Marketings of fed cattle during November totalled 1.87 million head, 1% above 2017; marketings were the highest for November since the series began in 1996.

USDA alters branding requirements for Mexican cattle

APHIS has required permanent identification for imported Mexican cattle to improve traceability and help prevent the spread of tuberculosis and brucellosis, which remain endemic in parts of Mexico.

Currently, cattle imported from Mexico carry at least two forms of identification, generally a brand and an approved ear-tag.

The final rule increases the size of the brands, simplifies them to the single letter ‘M’ and moves the brands for sexually intact bovines to the right shoulder of the animal. Cattle imported from Mexico for other than immediate slaughter are required to be branded with ‘M’ for steers, ‘Mx’ for spayed heifers and ‘MX’ brand or tattoo for breeding bovines. The final rule became effective on 14 January 2019. Beef production forecast for 2019 lowered on lighter carcass weights.

The USDA recently lowered its 2019 beef production forecast by 25 million pounds to 27.8 billion pounds, reflecting lighter expected average carcass weights in early 2019, according to the latest Livestock, Dairy and Poultry Outlook report.

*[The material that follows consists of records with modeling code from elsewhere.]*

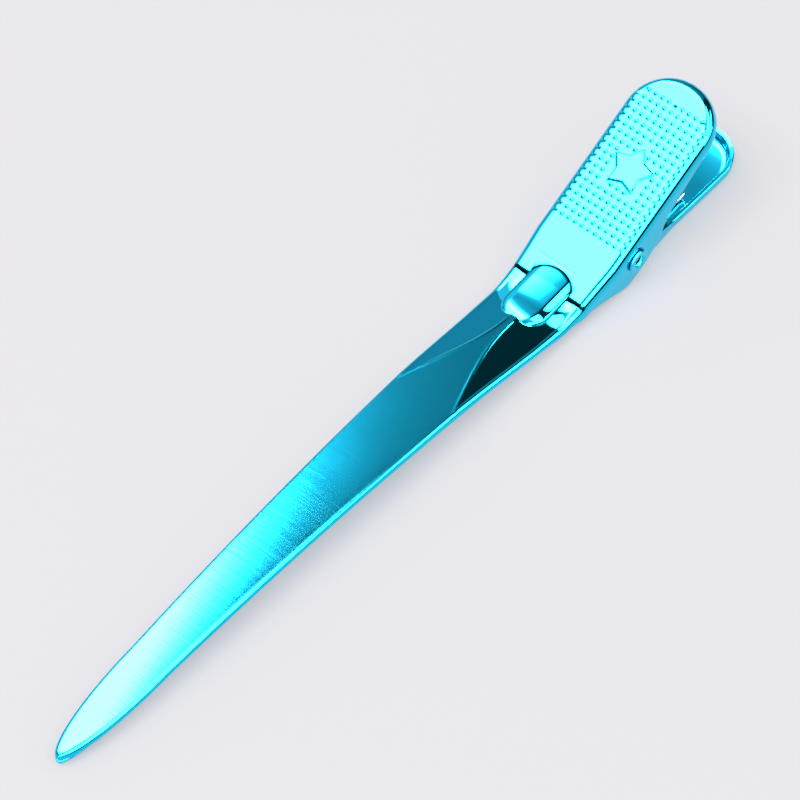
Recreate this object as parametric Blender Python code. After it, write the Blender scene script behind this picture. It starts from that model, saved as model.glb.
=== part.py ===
"""Sectioning clip: two stamped steel jaws, a U-shaped leaf spring and a tubular rivet.

The clip lies along Y, with its blade tips at -Y and its tails at +Y, and rests on the lower jaw at z = 0.
A jaw is drawn flat first: x across, s along the sheet from the bend line at the neck (tip at negative s),
and h above the sheet. The sheet is then bent along its centre line. Sizes are in millimetres.
"""
import math

import bmesh
import bpy
from mathutils import Matrix

MM = 0.001

# Sheet and overall lengths
SHEET = 0.55
BLADE_LENGTH = 78.0
UPPER_TAIL = 26.9
LOWER_TAIL = 29.4
MID_Y = (LOWER_TAIL - BLADE_LENGTH) / 2

# Side profile: both blades are bowed upwards, and the upper tail is bent up at the neck
BOW_RISE = 2.5
BOW_HALF_SPAN = BLADE_LENGTH / 2
BOW_END = -8.0
CLOSED_TIP = 1.7
CLOSED_NECK = 2.45
TAIL_ANGLE = math.radians(26.5)
BEND_RADIUS = 3.5
BEND_START = -0.5 * BEND_RADIUS * TAIL_ANGLE

# Where the two closed blades meet, above the lower blade's underside
LOWER_DEPTH_TIP = 0.7
LOWER_DEPTH_NECK = 0.9
BLADE_GAP = 0.15

# Blade outline: a half ellipse at the tip, then half widths by distance from the tip
TIP_ELLIPSE = 14.5
BLADE_WIDTHS = [(14.5, 2.62), (36.0, 3.4), (56.0, 4.1), (65.0, 4.4), (71.0, 4.6)]
LOWER_BLADE_INSET = 0.4

# Neck, ears and tails
NECK_HALF_WIDTH = 4.85
PAD_HALF_WIDTH = 5.4
LOWER_NECK_HALF_WIDTH = 4.1
LOWER_EAR_HALF_WIDTH = 4.55
LOWER_PAD_HALF_WIDTH = 4.25
TAIL_ELLIPSE = 5.2
LOWER_TAIL_ELLIPSE = 4.2
BLADE_EDGE_RADIUS = 0.6
PAD_EDGE_RADIUS = 1.1

# The lower tail's end lifts a little off the surface that the clip lies on
LIFT_START = 22.5
LIFT = 0.45

# Dome pressed up across the bend
DOME_HEIGHT = 1.15
DOME_CENTRE = -1.2
DOME_HALF_LENGTH = 3.5
DOME_HALF_WIDTH = 2.4

# Pivot
PIVOT_Y = 8.4
PIVOT_Z = 3.5
PIN_RADIUS = 0.8
PIN_HOLE_RADIUS = 0.9
HEAD_RADIUS = 1.45
HEAD_THICKNESS = 0.32
HEAD_GAP = 0.08
UPPER_EAR_RADIUS = 2.2
LOWER_EAR_RADIUS = 1.6

# Leaf spring
SPRING_WIDTH = 5.0
SPRING_THICKNESS = 0.4
SPRING_BEND_RADIUS = 1.15
SPRING_ARM = 11.0
SPRING_CURL_RADIUS = 1.2
SPRING_CURL_ANGLE = math.radians(50)
SPRING_REST_GAP = 0.25


def smooth_curve(stations, s):
    """Value at s of a smooth curve through (position, value) stations, without overshoot."""
    if s <= stations[0][0]:
        return stations[0][1]
    if s >= stations[-1][0]:
        return stations[-1][1]
    slopes = [(b[1] - a[1]) / (b[0] - a[0]) for a, b in zip(stations, stations[1:])]
    tangents = [slopes[0]]
    for before, after in zip(slopes, slopes[1:]):
        level = before * after <= 0
        tangents.append(0.0 if level else 2 * before * after / (before + after))
    tangents.append(slopes[-1])
    k = max(i for i in range(len(slopes)) if stations[i][0] <= s)
    (s0, v0), (s1, v1) = stations[k], stations[k + 1]
    span = s1 - s0
    t = (s - s0) / span
    rise = t * t * (3 - 2 * t)
    leave = t * (1 - t) ** 2 * tangents[k]
    arrive = t * t * (t - 1) * tangents[k + 1]
    return v0 + rise * (v1 - v0) + span * (leave + arrive)


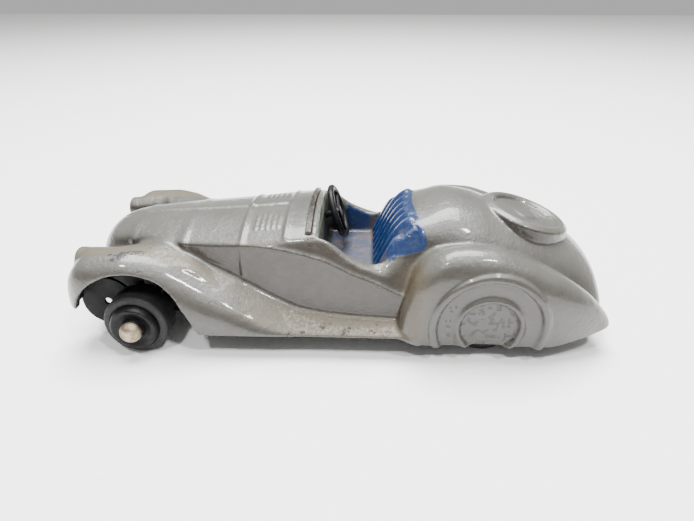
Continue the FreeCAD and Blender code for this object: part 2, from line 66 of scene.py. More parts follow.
def smooth_curve(value, stations):
    """A monotone cubic curve through (position, height) stations, read at every value."""
    knots = np.array([station[0] for station in stations], float)
    heights = np.array([station[1] for station in stations], float)
    steps = np.diff(knots)
    slopes = np.diff(heights) / steps
    tangents = np.zeros(len(knots))
    tangents[0], tangents[-1] = slopes[0], slopes[-1]
    same_way = slopes[:-1] * slopes[1:] > 0
    before, after = 2 * steps[1:] + steps[:-1], steps[1:] + 2 * steps[:-1]
    safe_first = np.where(same_way, slopes[:-1], 1.0)
    safe_second = np.where(same_way, slopes[1:], 1.0)
    blend = (before + after) / (before / safe_first + after / safe_second)
    tangents[1:-1] = np.where(same_way, blend, 0.0)
    value = np.clip(value, knots[0], knots[-1])
    index = np.clip(np.searchsorted(knots, value) - 1, 0, len(steps) - 1)
    step = steps[index]
    part = (value - knots[index]) / step
    rest = 1 - part
    return (heights[index] * (1 + 2 * part) * rest ** 2 + tangents[index] * step * part * rest ** 2
            + heights[index + 1] * part ** 2 * (3 - 2 * part) - tangents[index + 1] * step * part ** 2 * rest)


def smooth_union(first, second, width):
    """The union of two fields with a fillet of about the given width."""
    share = np.clip(0.5 + 0.5 * (second - first) / width, 0, 1)
    return second + (first - second) * share - width * share * (1 - share)


def smooth_common(first, second, width):
    """The common part of two fields with its edge rounded by about the given width."""
    return -smooth_union(-first, -second, width)


def ramp(value, start, end):
    """0 before start, 1 after end, and smooth between."""
    part = np.clip((value - start) / (end - start), 0, 1)
    return part * part * (3 - 2 * part)


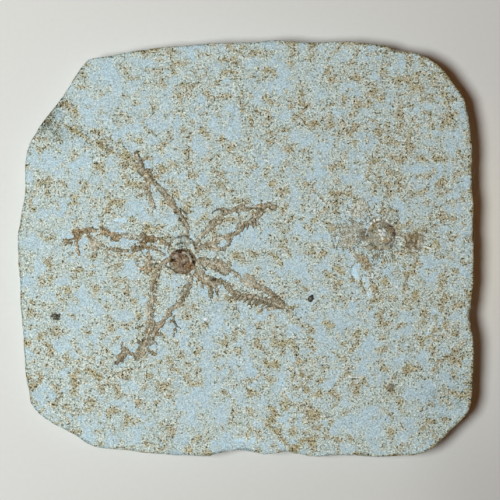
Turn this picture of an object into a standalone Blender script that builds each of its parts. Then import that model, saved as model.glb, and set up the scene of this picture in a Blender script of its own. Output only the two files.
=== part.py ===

At the same time, the USDA recently boosted its 2018 beef production by 25 million pounds to 26.9 billion pounds, based on greater expected steer and heifer slaughter. The steer and heifer slaughter rate per weekday in the fourth quarter is expected to be above levels for the same period last year, explained USDA analysts Russell Knight and Lekhnath Chalise in the report.

At this point, many believe that the market has finally reached a point, regardless of 2018 kills increasing 2.3% or a total of 32.699 millon. This meant that there were 741,000 more hides available than the year before.

Leather demand, especially for footwear, it has now entered its busiest season of the year. This typically runs from mid-January through March, and sometimes into April. Initial signs are that this could happen again, but as one observer noted, if there is no pick-up in leather demand, prices could again resume their long decline. Place your bets.